Земля вокруг Айерс-Рока на редкость сурова. Путешествующему в машине она может даже показаться красивой, если его не мучит голод и жажда. Здесь есть чем полюбоваться: стройные эвкалипты с элегантной кроной, красноватые песчаные дюны и бело-желтые цветы, вырастающие словно по волшебству после короткого дождя. Но для одинокого путника это ад; ему не найти тут ни воды, ни пищи. Лепестки цветов сухи, как бумага, и ветер почти сразу уносит их прочь, оголяя красную, выжженную землю. Крохотные листочки деревьев не дают никакой тени. По равнине то и дело проносятся густые клубы пыли — торнадо в миниатюре. — сметая на пути пучки высохшей, колючей травы. Солнце палит так свирепо, что крошит гранит, превращая камни в песок, В тени Айерс-Рока температура достигает в полдень 67 °C; на солнце термометр показал однажды 78,5 °C и, не выдержав, лопнул.

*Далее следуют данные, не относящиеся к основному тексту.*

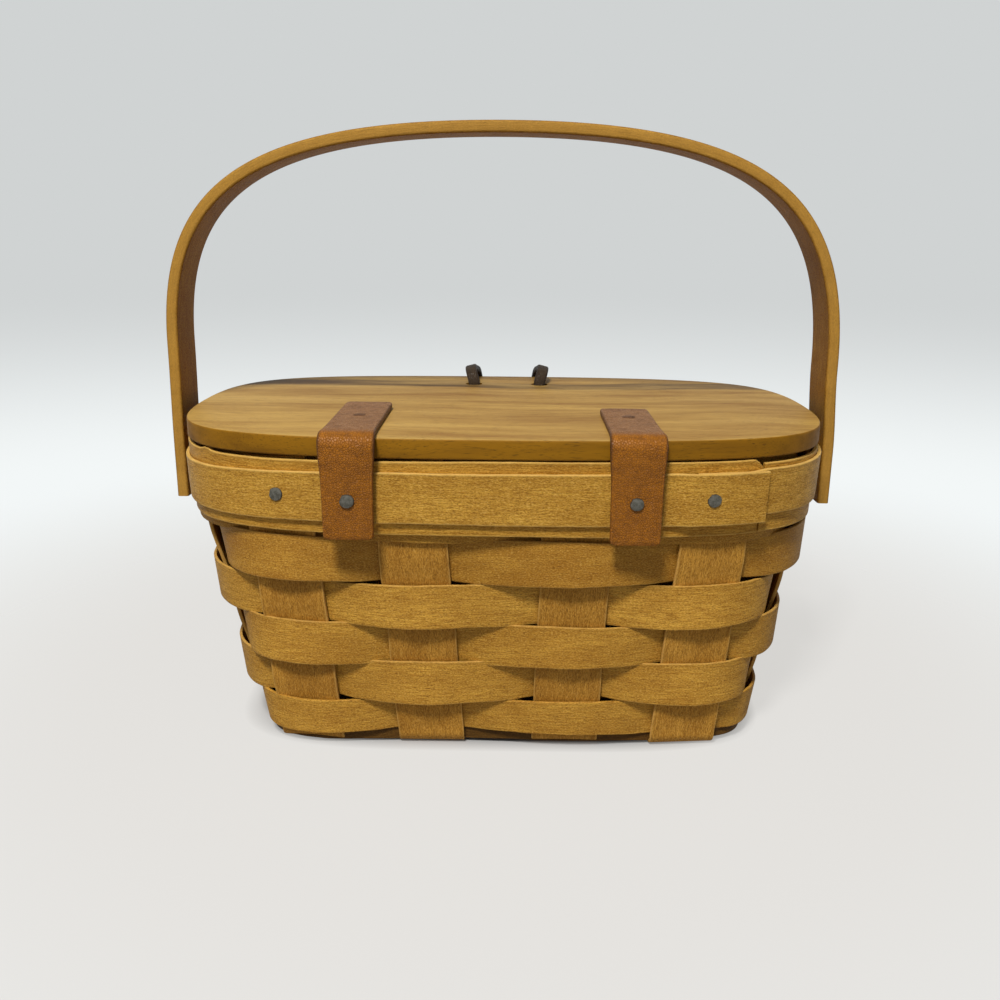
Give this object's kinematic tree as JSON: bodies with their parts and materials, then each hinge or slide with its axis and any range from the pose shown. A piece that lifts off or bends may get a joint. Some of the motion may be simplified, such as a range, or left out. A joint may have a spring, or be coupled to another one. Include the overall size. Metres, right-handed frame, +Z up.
{
  "type": "basket purse",
  "caption": "Small oval purse woven from wood splints over a flat woven base, with a board lid on leather strap hinges, a thong and knob closure and a riveted bentwood swing handle.",
  "frame": {"origin": "bottom centre of the whole purse, on the surface that it stands on", "axes": "+X to the right along the length, seen from the hinged back; +Y from the hinged back to the knob; +Z up"},
  "size_m": [0.229, 0.1384, 0.1972],
  "materials": {
    "splint": "honey stain, satin",
    "board": "clear stain, satin",
    "bentwood": "honey stain, satin",
    "leather": "tan, worn",
    "thong": "dark brown",
    "tack": "dull",
    "rivet": "dark copper"
  },
  "bodies": {
    "basket": {"upright_1": "splint", "upright_2": "splint", "upright_3": "splint", "upright_4": "splint", "end_upright_1": "splint", "end_upright_2": "splint", "weaver_0": "splint", "weaver_1": "splint", "weaver_2": "splint", "weaver_3": "splint", "weaver_4": "splint", "weaver_5": "splint", "inner_band": "splint", "under_band": "splint", "outer_band": "splint", "band_tack_back_left": "tack", "band_tack_back_right": "tack", "band_tack_front_left": "tack", "band_tack_front_right": "tack", "strap_tack_rim_left": "tack", "strap_tack_rim_right": "tack", "strap_tail_left": "leather", "strap_tail_right": "leather", "spacer_left": "rivet", "spacer_right": "rivet", "closure_knob": "bentwood", "knob_screw": "tack", "rivet_left": "rivet", "rivet_right": "rivet", "burr_left": "rivet", "burr_right": "rivet"},
    "lid": {"lid_board": "board", "strap_wrap_left": "leather", "strap_wrap_right": "leather", "strap_tack_lid_left": "tack", "strap_tack_lid_right": "tack", "closure_thong": "thong"},
    "handle": {"handle_hoop": "bentwood"}
  },
  "joints": [
    {"name": "lid_hinge", "type": "hinge", "parent": "basket", "child": "lid", "pos_m": [0, -0.06706, 0.0998], "axis": [1, 0, 0], "range_deg": [0, 34], "deforming": ["closure_thong"]},
    {"name": "handle_swing", "type": "hinge", "parent": "basket", "child": "handle", "pos_m": [0, -0.00353, 0.08815], "axis": [1, 0, 0], "range_deg": [-120, 120]}
  ]
}
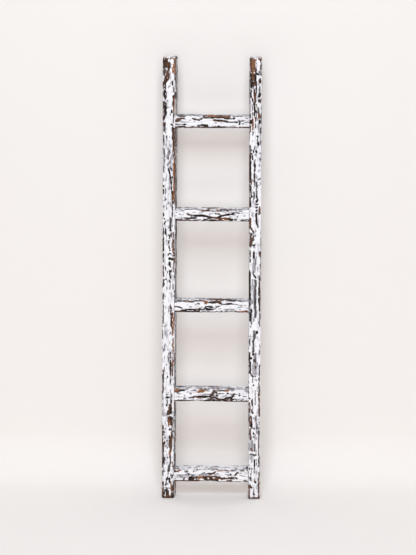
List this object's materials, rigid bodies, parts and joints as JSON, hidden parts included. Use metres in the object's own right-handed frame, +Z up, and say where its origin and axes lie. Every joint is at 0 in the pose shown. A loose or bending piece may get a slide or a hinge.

Все живое жмется к скале. Ветер и песок выбили в ее основании глубокие складки, где можно найти спасительную тень. Во время редких дождей вода, скапливаясь на гигантской поверхности монолита, стекает вниз по вертикальным «морщинам», наполняя огромную, почти никогда не пересыхающую лужу у подножия горы. На рассвете и под вечер к этому живительному источнику приходят кенгуру, эму и бандикуты. Только Айерс-Рок способен дать человеку приют, воду и пищу.
Неудивительно, что скала, видная отовсюду за много миль, играла важнейшую роль в жизни аборигенов. Для них это было священное место, центр мироздания, райские кущи, откуда вышли духи предков. Каждый рубец, каждая трещина и расселина связаны с каким-либо эпизодом мифа о сотворении мира. Так, на одной стороне скалы имеется ущелье, которое, по преданию, служило ареной битвы между племенем ядовитой змеи и их родичами из племени безвредной змеи. Вождь ядовитых змей был убит, а тело его превратилось в огромную глыбу, откатившуюся к подножию Рока. На отвесных стенах ущелья сохранились черные пятна от крови раненных в сражении, а чуть выше — вмятины от вонзавшихся в камень копий. На другой стороне скалы поверхность кое-где разъедена; это места, где некогда кенгуровые крысы готовились к корробори; они плясали вокруг шестидесятиметрового священного столба, который и поныне возвышается рядом с монолитом.
Для аборигенов Рок был священным храмом. Они украшали его стены рисунками, но за долгие годы краску смыло водой, а сами аборигены исчезли. Людей, способных выжить в этом безжалостном крае, следовало искать в другом месте.
Глава 10Живущие в пустыне
На запад от Алис-Спрингса, вдоль тропика Козерога, тянется горячая пустыня; многие обожглись, пытаясь одолеть ее. Пустыня мучила жаждой, палила кожу, калечила их лошадей, обманывала миражами и выбрасывала назад полуслепыми и еле живыми от изнурения.
Нас привело туда желание познакомиться с местными аборигенами. Эти люди досконально изучили каждый камень, каждую травинку и повадки каждого животного пустыни; в результате им удается выжить там, где случайный человек умирает в считанные дни. Большинство племен, населявших этот край пятьдесят лет назад, теперь покинули его и перебрались поближе к белым — батраками на фермы или чернорабочими в маленькие города. Некоторые исчезли совсем. И лишь единственное племя — вальбири — упрямо отвергает попытки изменить его жизнь, по-прежнему цепляясь за выжженную и безжалостную землю своих предков.